Would it make sense to place a boolean switch as a parameter to PipelineGraph that would by default let the class search the inputs but if it is explicitly turned off it will skip the inputs for dependencies?
Thanks for that info. I have a few more questions to understand your usecase so that I can provide an alternative if possible. I am not very inclined to add a flag to support this very specific usecase so I will find my best to provide some alternative.
- What is the purpose of the
TestPipeline
class? Does it run the steps locally? - Why do the inputs need to be evaluated at runtime. Can you not define the step like this:
my_step = ProcessingStep(
name='calls',
description='Processing missing calldata.',
processor=script_processor,
inputs=my_function()
)
some_other_step = ProcessingStep(
name='calls',
description='Processing missing calldata.',
processor=script_processor,
inputs=[ProcessingInput(...)]
)
- Why do you want to use PipelineGraph to execute the pipeline? You should ideally be creating then starting the pipeline. As long as the pipeline step dependencies are defined correctly, our pipeline executor will execute them sequentially.
pipeline.create(..)
pipeline.start(..)
Hi @nmadan
Some pipelines run purely on the cloud. Then there is no issue. Some pipelines are hybrid and a few of the first steps run locally and the rest on the cloud (for example XGBoost is on the cloud). In the case of the hybrid pipelines some parameters cannot be evaluated before a step has finished thus when I give the steps to PipelineGraph, it tries to evaluate the step's inputs, it finds fields that are not yet there thus the program stops.

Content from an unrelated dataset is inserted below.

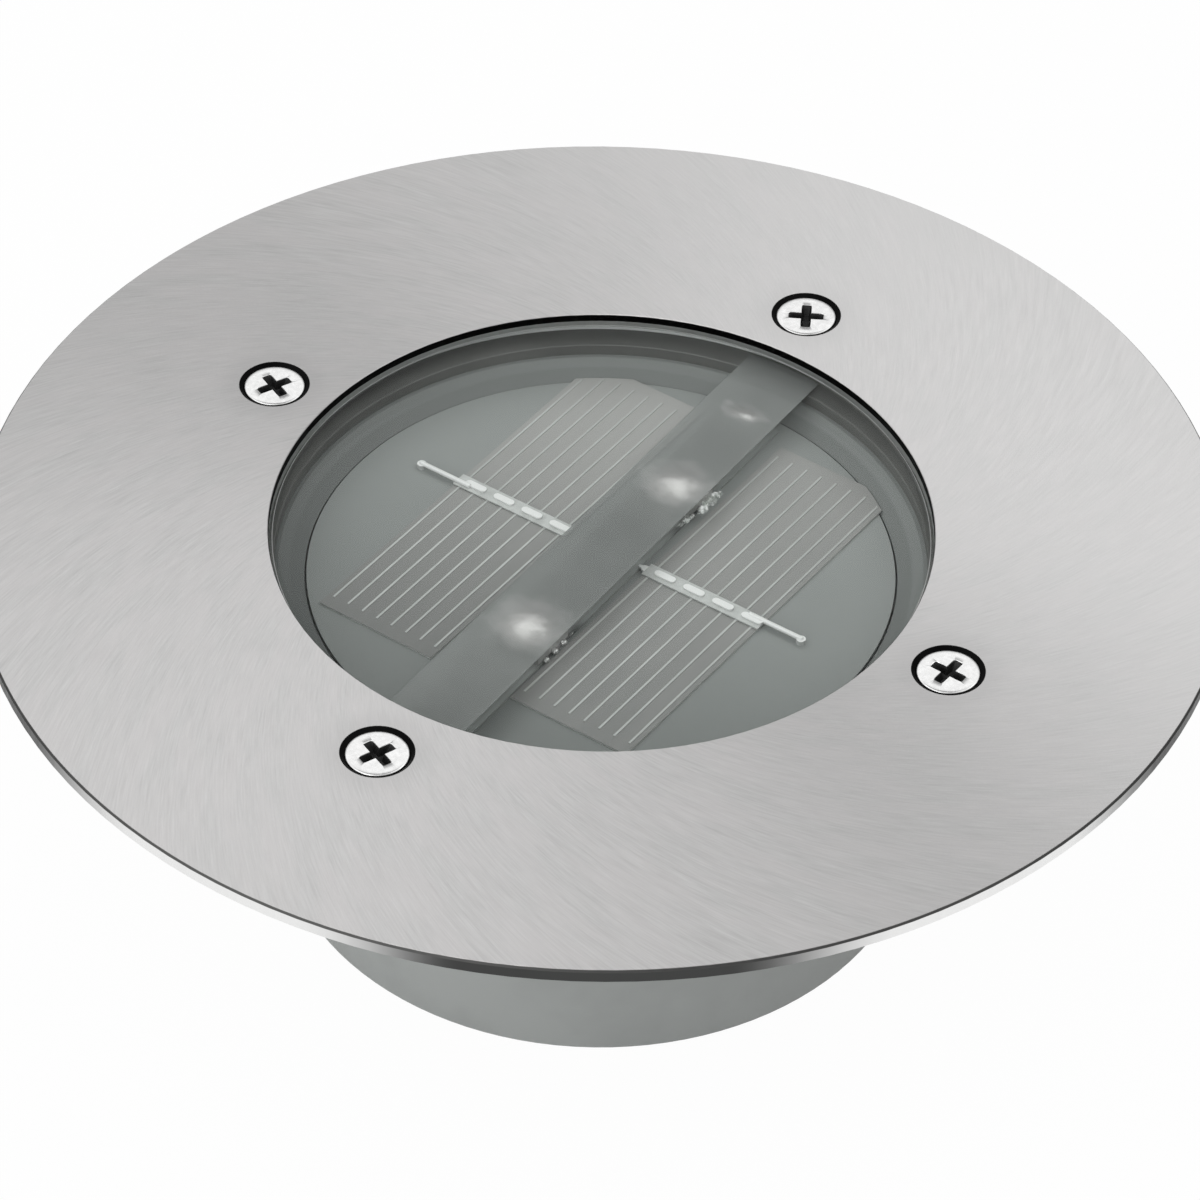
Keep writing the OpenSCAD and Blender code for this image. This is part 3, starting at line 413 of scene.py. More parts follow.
def tinned_wire():
    """Tinned ribbon whose solder runs stand up brighter."""
    mat, net = material("tinned_ribbon")
    spot = net.place()
    z = net.split(spot)[2]
    slow = net.noise(spot, 0.8, 3.0, 0.6)
    fine = net.noise(spot, 5.0, 2.0, 0.6)
    ribbon_t = 0.14
    flat_top = top_of("cell_grid_left") + ribbon_t
    raised = net.step(z, flat_top + 0.02, flat_top + 0.07)
    tint = net.tint_by(slow, (0.50, 0.51, 0.50), (0.62, 0.63, 0.62))
    tint = net.colour(raised, tint, (0.88, 0.88, 0.875))
    net.out(net.shiny(Base_Color=tint, Metallic=0.15, Roughness=net.spread(fine, 0.34, 0.46),
                      Normal=net.bump(fine, 0.15, 0.00003)))
    return mat


def window_clear():
    """Clear polished plastic, seen through without bending, with painted light on its cut sides."""
    mat, net = material("window_clear")
    spot = net.place()
    x, y, z = net.split(spot)
    radius = net.vector("LENGTH", net.join(x, y, 0.0))
    wave = net.noise(spot, 0.05, 2.0)
    normal = net.bump(wave, 0.05, 0.0004)
    gloss = net.gloss(0.03, normal)
    clear = net.clear((0.975, 0.985, 0.98))
    pane = net.blend(net.sheen_share(0.003, normal), clear, gloss)
    # painted light: the cut side of the raised middle is drawn as an opaque pale band
    wall = net.times(net.step(radius, LENS_R - 0.10, LENS_R - 0.05),
                     net.step(z, PLATE_LOW + 0.25, PLATE_LOW + 0.38))
    wall = net.times(wall, net.step(z, LENS_TOP - 0.06, LENS_TOP - 0.02, 1.0, 0.0))
    # and painted light on the side of its flange too
    wall = net.most(wall, net.step(radius, FLANGE_R - 0.12, FLANGE_R - 0.07))
    edge = net.shiny(Base_Color=net.colour(wave, (0.70, 0.71, 0.705), (0.82, 0.83, 0.825)), Roughness=0.35)
    net.out(net.blend(net.times(wall, 0.9), pane, edge))
    return mat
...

PipelineGraph is there to sort the step execution order in the case of the hybrid pipelines and to help print the pipeline as a graph.
The reason I am proposing a flag is because it will not break legacy code. Also, I do understand that if you decide to not evaluate inputs when they are a function, it can cause an issue for people who forget to do inputs = my_function()
and unintentionally did inputs = my_function #no ()
Thanks for the help. I hope you can find a suitable solution.
Hi @DRKolev-code, thanks again for those clarifications. Since you have a custom pipeline class that runs in cloud-local hybrid mode and this is not a feature supported by our team, I would recommend you create a subclass of PipelineGraph and add a flag to ignore step inputs in there. Thanks again, hope this helps.